It is a well known fact that accessing the CPU cache is faster than accessing physical RAM, but how do you ensure, or at least target the CPU cache? Does it actually gain a performance boost that is significant?

Here’s a relatively simple example to test this idea: matrix multiplication. To multiply two matrices together (let’s assume for simplicity sake that these are square matrices), you need to do some summations and multiplications to get the result of a single cell in the output matrix. Here’s a simple native implementation:

static double[,] NativeMultiply(double[,] a, double[,] b) {

var c = new double[size, size];

for(int i = 0; i < size; i++)

for(int j = 0; j < size; j++)

for(int k = 0; k < size; k++)

c[i, j] += a[i, k] * b[k, j];

return c;

}

Assume **size **is the dimension of the matrix, something like **a.GetLength(0)**. Here’s the result of running this algorithm on my machine with two random 1000×1000 matrices and measuring execution time:

That’s about 10.7 seconds on my machine.

To get a better cache locality we can divide the problem to use smaller “squares” while doing a sum for a particular cell. For example, we can divide the 1000×1000 matrix to smaller matrices, say 64×64 cells and then do the summation and multiplications in parts, using these squares on a per cell basis:

static double[,] BlockMultiply(double[,] a, double[,] b, int blockSize) {

var c = new double[size, size];

int begin = 0, end;

while(begin < size) {

end = begin + blockSize;

end = Math.Min(end, size);

for(int i = 0; i < size; i++)

for(int j = 0; j < size; j++)

for(int k = begin; k < end; k++)

c[i, j] += a[i, k] * b[k, j];

begin = end; // next block starts where we left off

}

return c;

}

**blockSize **is the size small matrix dimension (e.g. 64). Running this algorithm produces this output:

That’s 3.8 seconds! That’s definitely a major improvement! And that’s before parallelization by the number of cores and perhaps unsafe code to remove the array bounds checking.

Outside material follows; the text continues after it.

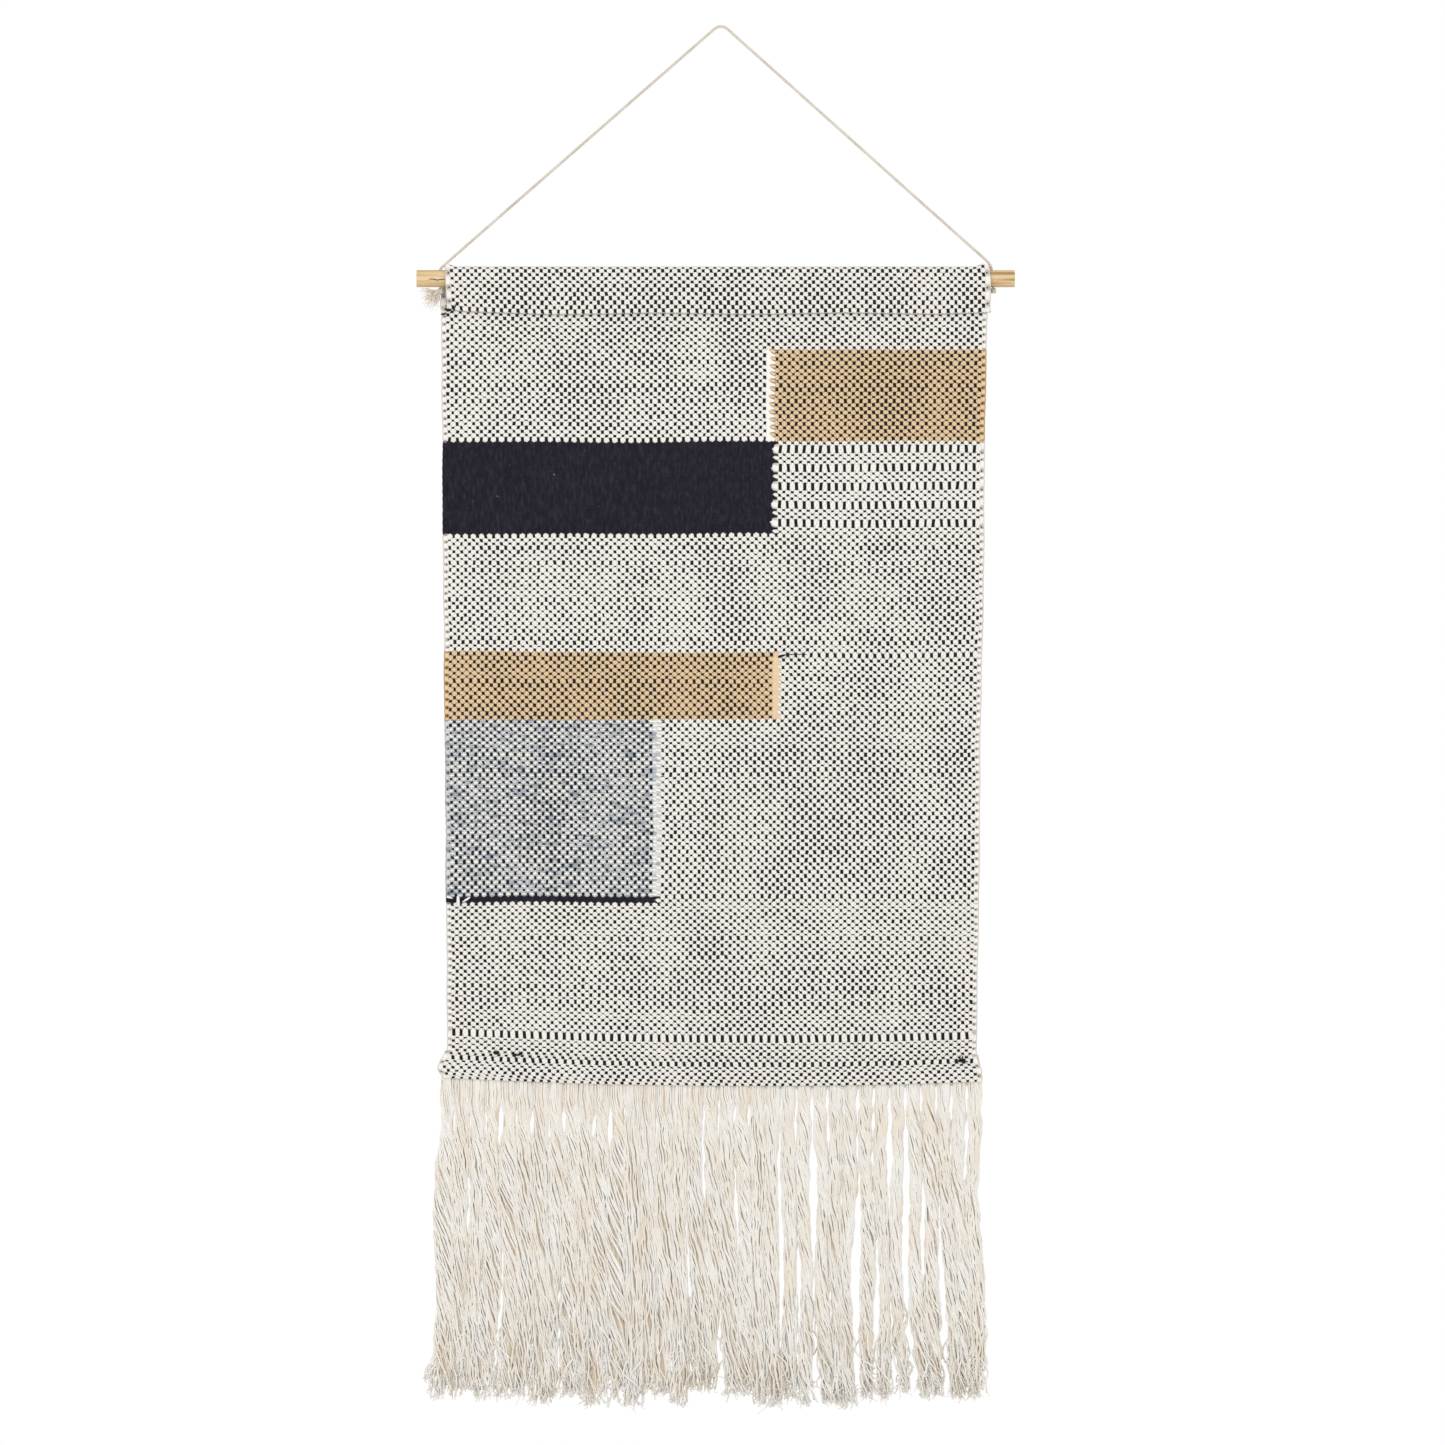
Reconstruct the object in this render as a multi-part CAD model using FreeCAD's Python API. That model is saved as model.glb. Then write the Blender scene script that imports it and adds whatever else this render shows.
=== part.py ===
"""Tapestry wall hanging: a woven cotton cloth on a wooden dowel, hung by one cord, with a fringe.

Units are millimetres. X runs to the right as seen from the front, Z is up, and the front of the
cloth faces -Y. The origin is the hanging point, where the inside of the cord's bend rests on a nail.
"""
import FreeCAD
import Part
import math
import os
import random

Vector = FreeCAD.Vector

# Dowel: 5/8 inch stock cut to 22 inches, drilled through near each end for the cord.
DOWEL_LENGTH = 558.8
DOWEL_RADIUS = 8.0
DOWEL_LEFT = -284.4
DOWEL_Z = -234.0
DOWEL_CHAMFER = 0.4
CORD_HOLE_RADIUS = 2.2
LEFT_HOLE_X = -261.8
RIGHT_HOLE_X = 254.3

# Cord: twisted cotton, pulled tight from the left hole over the nail to the right hole.
CORD_RADIUS = 1.5
NAIL_BEND_RADIUS = 9.5
HOLE_BEND_RADIUS = 4.0
CORD_APEX = (0.0, 4.7)
CORD_MOUTH_Z = -223.8
KNOT_RADIUS = 3.5
KNOT_DROP = 2.8
KNOT_TOP_Z = DOWEL_Z - DOWEL_RADIUS - 0.6
TAIL_LENGTH = 18.0
TAIL_END_RADIUS = 5.5
TAIL_DIRECTION = Vector(-0.78, 0, -0.63)

# Cloth: one layer is this thick, and its mid-plane hangs straight below the dowel's axis.
CLOTH = 2.8
FRONT = -CLOTH / 2
BACK = CLOTH / 2
DOWEL_CLEARANCE = 0.4

# Rod pocket: the cloth's top end, folded forward over the dowel and sewn down to the front.
POCKET_LEFT = -257.4
POCKET_RIGHT = 250.4
POCKET_SEAM_Z = -265.0
POCKET_MEET_Z = -256.5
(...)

By the way, this works in the native world just as effectively (and even more so). I used .NET just as an example.

So, the moral here is, to write high performing code, multithreaded / multicore considerations may not be enough, or at least, keep your eyes open for opportunities with cache locality!

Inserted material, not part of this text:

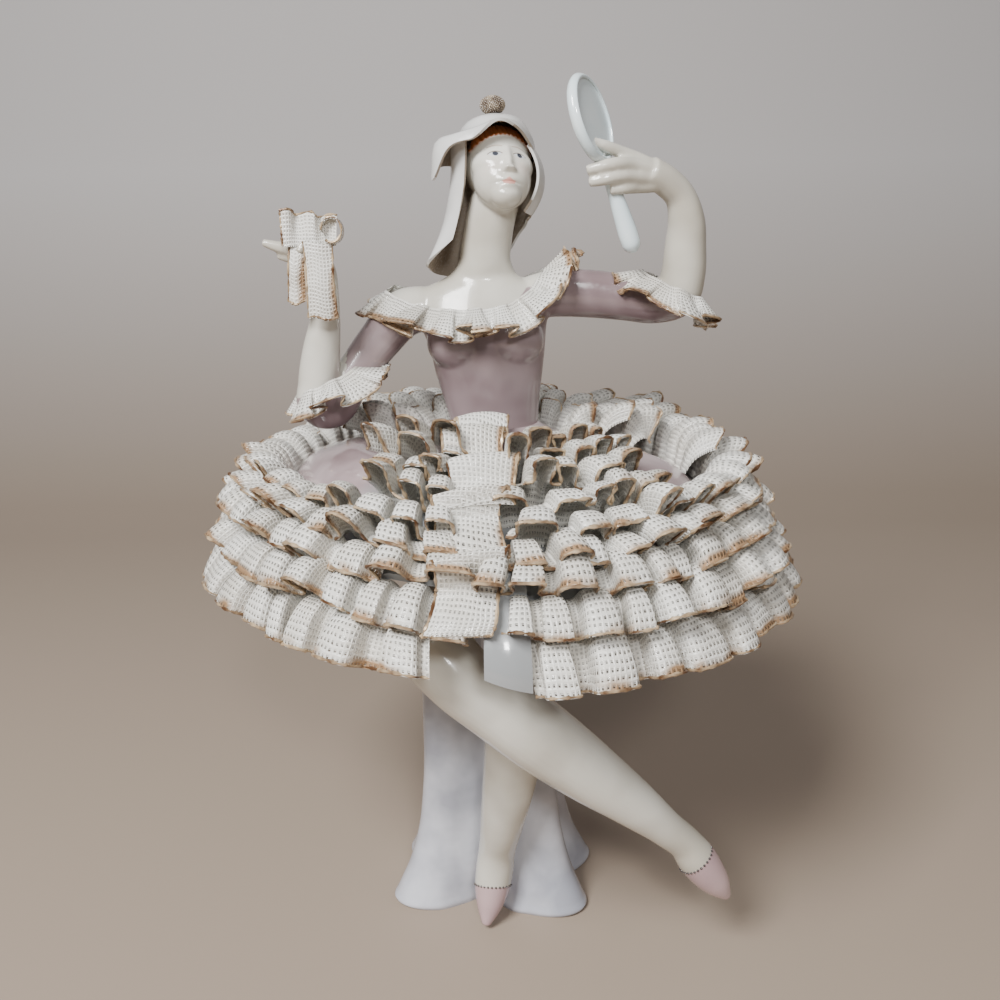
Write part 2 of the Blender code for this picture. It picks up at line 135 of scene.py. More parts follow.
def kiln_clouds():
    """Node group: soft clouds and fine specks that the firing leaves in a glaze."""
    group, taken, given = effect("kiln_clouds", ("Cloud Size", "Speck Size"), ("Clouds", "Specks"))
    where = add(group, "TexCoord")
    for size, detail, out in (("Cloud Size", 3.0, "Clouds"), ("Speck Size", 2.0, "Specks")):
        noise = add(group, "TexNoise", {"Detail": detail})
        spread = add(group, "MapRange", {"From Min": 0.36, "From Max": 0.64})
        wire(group, (where, "Object", noise, "Vector"), (taken, size, noise, "Scale"),
             (noise, "Fac", spread, "Value"), (spread, "Result", given, out))
    return group


KILN_CLOUDS = kiln_clouds()


def glaze(name, pale, deep, roughness=0.12, coat=0.5, cloud_size=45.0, bump=0.06):
    """A glaze that wanders between two colours, with a wet coat and a faintly uneven surface."""
    material = bpy.data.materials.new(name)
    material.use_nodes = True
    tree = material.node_tree
    shader = tree.nodes["Principled BSDF"]
    shader.inputs["Coat Weight"].default_value = coat
    shader.inputs["Coat Roughness"].default_value = 0.03
    clouds = add(tree, "Group", {"Cloud Size": cloud_size, "Speck Size": 900.0},
                 node_tree=KILN_CLOUDS, name="clouds")
    mix = add(tree, "Mix", {"A": (*pale, 1.0), "B": (*deep, 1.0)}, data_type="RGBA", name="ground")
    gloss = add(tree, "MapRange", {"To Min": roughness, "To Max": roughness + 0.10})
    uneven = add(tree, "Bump", {"Strength": bump, "Distance": 0.001})
    wire(tree, (clouds, "Clouds", mix, "Factor"), (mix, "Result", shader, "Base Color"),
         (clouds, "Specks", gloss, "Value"), (gloss, "Result", shader, "Roughness"),
         (clouds, "Clouds", uneven, "Height"), (uneven, "Normal", shader, "Normal"))
    return material


WHITE_GLAZE = glaze("white_glaze", (0.60, 0.61, 0.66), (0.36, 0.37, 0.42))
bm = bmesh.new()
barrel(bm, 170, 96)
profile = smooth_line([p[0] for p in PEDESTAL], [p[1:] for p in PEDESTAL])
for vert in bm.verts:
    height = PEDESTAL_HEIGHT * vert.co.z ** 1.25
    radius, depth = profile(height)
    turn = math.atan2(vert.co.y, vert.co.x)
    angle = math.degrees(turn) % 360.0
    swell = 0.0
    for fold in PEDESTAL_FOLDS:
        apart = abs((angle - fold + 180.0) % 360.0 - 180.0)
        if apart < FOLD_HALF:
            swell += (0.5 + 0.5 * math.cos(math.pi * apart / FOLD_HALF)) ** 0.8
    reach = radius + depth * (min(swell, 1.0) * 1.9 - 0.9)
    apart = abs((angle - RECESS_AT + 180.0) % 360.0 - 180.0)
    if apart < RECESS_HALF:
        reach += (RECESS_REACH - reach) * (0.5 + 0.5 * math.cos(math.pi * apart / RECESS_HALF)) ** 0.8
    vert.co = (reach * math.cos(turn), reach * math.sin(turn) + 2.0, height)
piece = finish("pedestal_drapery", bm, [WHITE_GLAZE])
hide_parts("draped_pedestal")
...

The attached file has the test program with a #define for the naive vs. block implementations. Happy caching!

This is insightful! Cheers Pavel!

For further reading,

http://en.wikipedia.org/wiki/Locality_of_reference

Really great. I was looking for something like this. The bigger the matrices we multiply the greater the advantage in performance compared to the naive method.